* _Required task_: The data below must be copied in full and without any change.

* START *

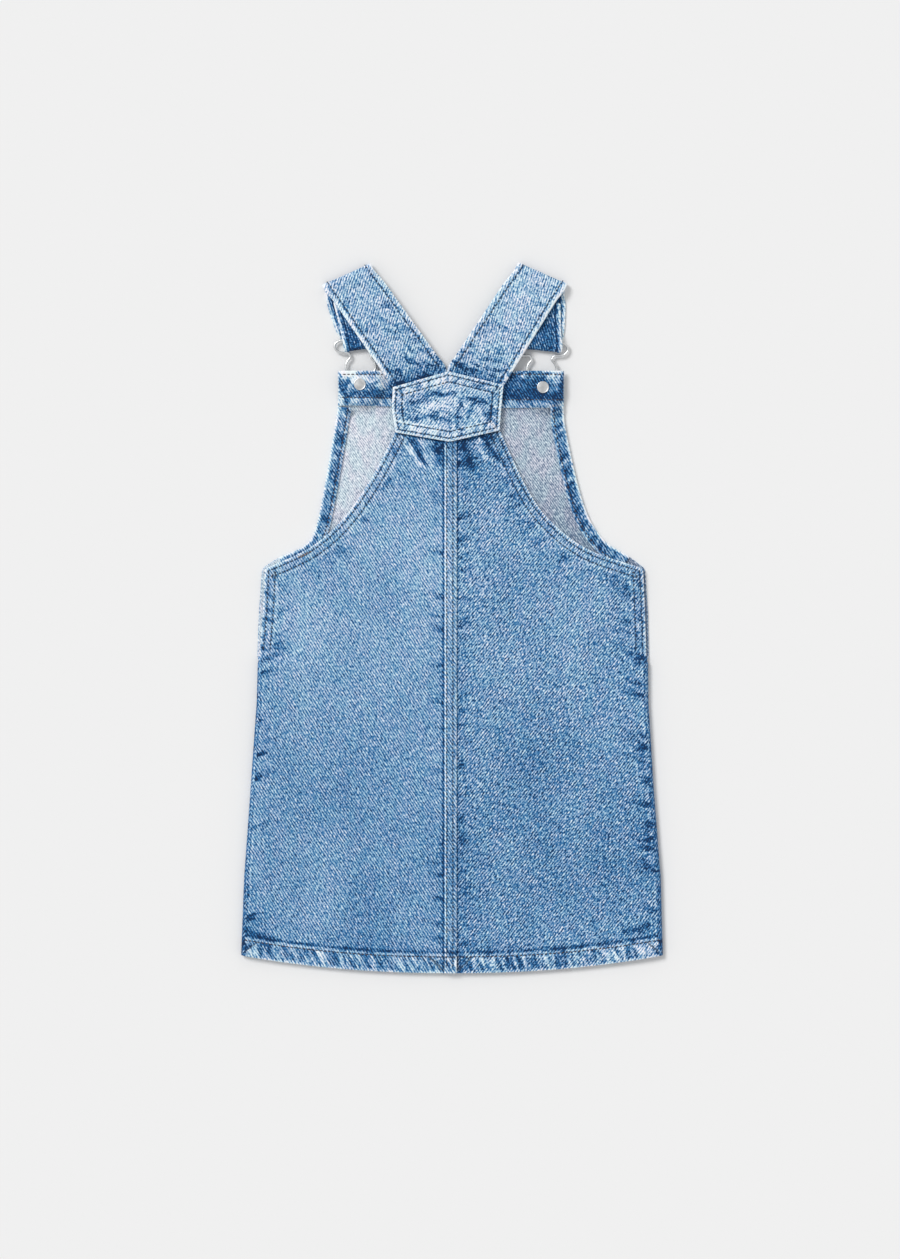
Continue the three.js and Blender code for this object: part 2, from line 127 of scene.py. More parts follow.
BUCKLE_AT = {"left": (-63.8, 162.8), "right": (62.8, 160.8)}
# Half of a buckle's wire, from the middle of its bar to the middle of its neck.
WIRE_HALF = [(0, 31), (9, 31), (14.4, 30.8), (17.6, 28.9), (18.1, 26), (15.8, 23), (12, 22.2),
             (8.4, 21.9), (7.2, 19.6), (9.6, 16), (10.3, 11.5), (7.2, 6.6), (4.1, 2.6),
             (3.6, -0.8), (0, -3.6)]
# The straps' stations: armhole edge, neck edge and, where it isn't the floor, the height of the cloth.
STRAPS = {
    "left": {
        "back": [((-30, 146), (-4, 152), 5.2), ((-37, 155), (-4, 163), 5.2),
                 ((-42, 162.8), (-4.9, 174.7), 5.2), ((-47, 170.1), (-10.4, 182.3), 6.5),
                 ((-54, 180.2), (-18, 192.9), 7.4), ((-62, 191.8), (-26.8, 205), 7.7),
                 ((-72, 206.3), (-37.7, 220.2), 7.3), ((-82, 220.8), (-48.6, 235.3), 6.5)],
        "shoulder": ((-90.3, 232.8), (-57.4, 247.5), 6.2),
        "front": [((-86.6, 218.5), (-53, 229.6)), ((-80.8, 201), (-46.6, 208))],
        "bar": ((-74.8, 185.9), (-47.4, 189.4), 5.75),
        "tail": [((-76.4, 195.8), (-47.4, 199.6), 5.75), ((-77.9, 202), (-46.4, 206), 3.6),
                 ((-82.4, 220), (-50, 224.5), 3.6)],
    },
    "right": {
        "back": [((24, 146), (-3, 152), 5.2), ((30.5, 155), (-3, 163), 5.2),
                 ((35.7, 162.1), (-2.3, 174.7), 5.2), ((40.1, 169.3), (2.5, 181.9), 6.5),
                 ((46.8, 180), (9.3, 192.2), 7.4), ((54.2, 191.9), (17.3, 204.2), 7.7),
                 ((63.1, 206.3), (26.8, 218.5), 7.3), ((72.2, 221), (36.6, 233.2), 6.5)],
        "shoulder": ((80.4, 233.4), (46.9, 248.2), 6.2),
        "front": [((79, 217), (46, 226)), ((78.2, 202), (45.6, 208))],
        "bar": ((76.4, 185.3), (46.4, 188.1), 5.75),
        "tail": [((76.2, 194.8), (46.4, 198.2), 5.75), ((75.8, 201), (46, 205), 3.6),
                 ((75.4, 219), (45.6, 223), 3.6)],
    },
}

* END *

* _Expected answer_:
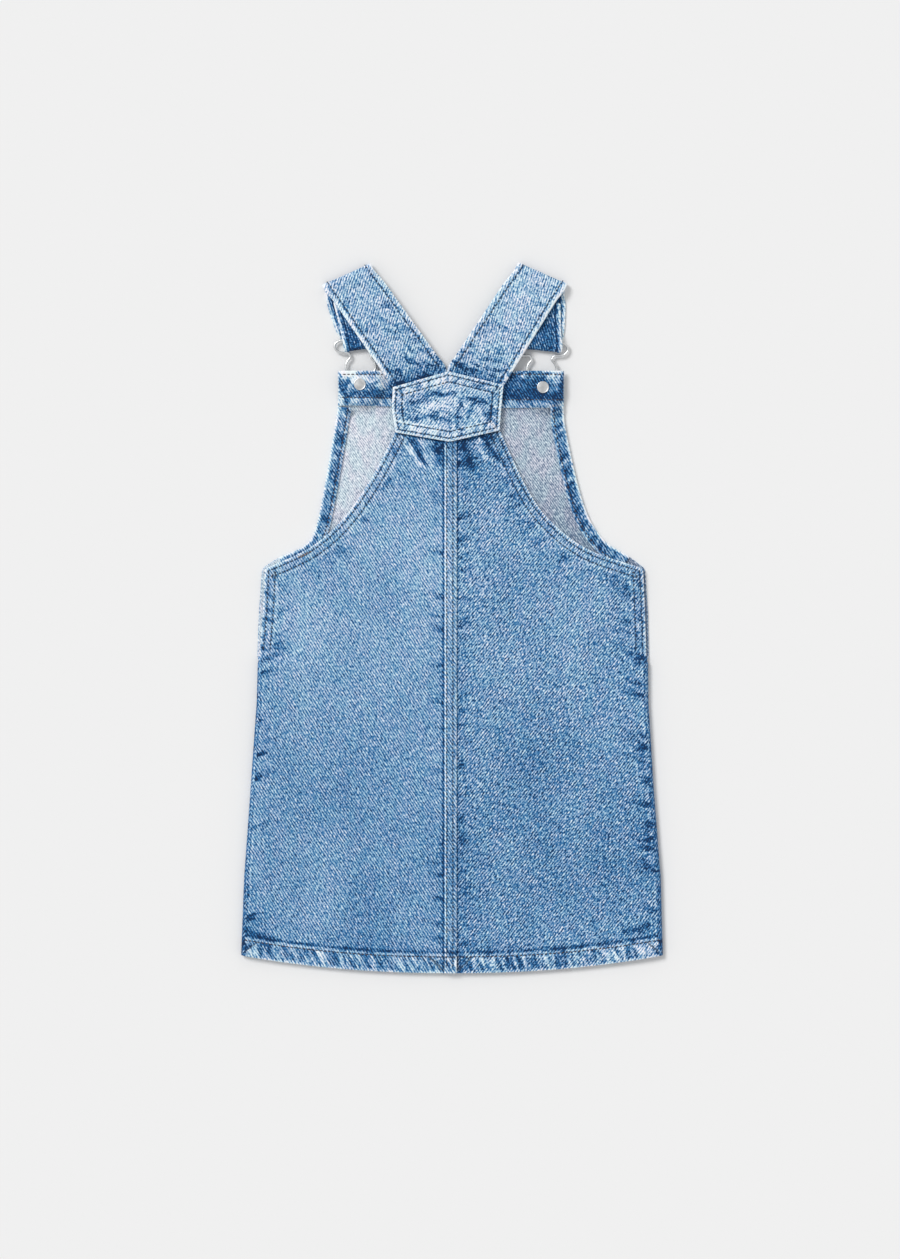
Continue the three.js and Blender code for this object: part 2, from line 127 of scene.py. More parts follow.
BUCKLE_AT = {"left": (-63.8, 162.8), "right": (62.8, 160.8)}
# Half of a buckle's wire, from the middle of its bar to the middle of its neck.
WIRE_HALF = [(0, 31), (9, 31), (14.4, 30.8), (17.6, 28.9), (18.1, 26), (15.8, 23), (12, 22.2),
             (8.4, 21.9), (7.2, 19.6), (9.6, 16), (10.3, 11.5), (7.2, 6.6), (4.1, 2.6),
             (3.6, -0.8), (0, -3.6)]
# The straps' stations: armhole edge, neck edge and, where it isn't the floor, the height of the cloth.
STRAPS = {
    "left": {
        "back": [((-30, 146), (-4, 152), 5.2), ((-37, 155), (-4, 163), 5.2),
                 ((-42, 162.8), (-4.9, 174.7), 5.2), ((-47, 170.1), (-10.4, 182.3), 6.5),
                 ((-54, 180.2), (-18, 192.9), 7.4), ((-62, 191.8), (-26.8, 205), 7.7),
                 ((-72, 206.3), (-37.7, 220.2), 7.3), ((-82, 220.8), (-48.6, 235.3), 6.5)],
        "shoulder": ((-90.3, 232.8), (-57.4, 247.5), 6.2),
        "front": [((-86.6, 218.5), (-53, 229.6)), ((-80.8, 201), (-46.6, 208))],
        "bar": ((-74.8, 185.9), (-47.4, 189.4), 5.75),
        "tail": [((-76.4, 195.8), (-47.4, 199.6), 5.75), ((-77.9, 202), (-46.4, 206), 3.6),
                 ((-82.4, 220), (-50, 224.5), 3.6)],
    },
    "right": {
        "back": [((24, 146), (-3, 152), 5.2), ((30.5, 155), (-3, 163), 5.2),
                 ((35.7, 162.1), (-2.3, 174.7), 5.2), ((40.1, 169.3), (2.5, 181.9), 6.5),
                 ((46.8, 180), (9.3, 192.2), 7.4), ((54.2, 191.9), (17.3, 204.2), 7.7),
                 ((63.1, 206.3), (26.8, 218.5), 7.3), ((72.2, 221), (36.6, 233.2), 6.5)],
        "shoulder": ((80.4, 233.4), (46.9, 248.2), 6.2),
        "front": [((79, 217), (46, 226)), ((78.2, 202), (45.6, 208))],
        "bar": ((76.4, 185.3), (46.4, 188.1), 5.75),
        "tail": [((76.2, 194.8), (46.4, 198.2), 5.75), ((75.8, 201), (46, 205), 3.6),
                 ((75.4, 219), (45.6, 223), 3.6)],
    },
}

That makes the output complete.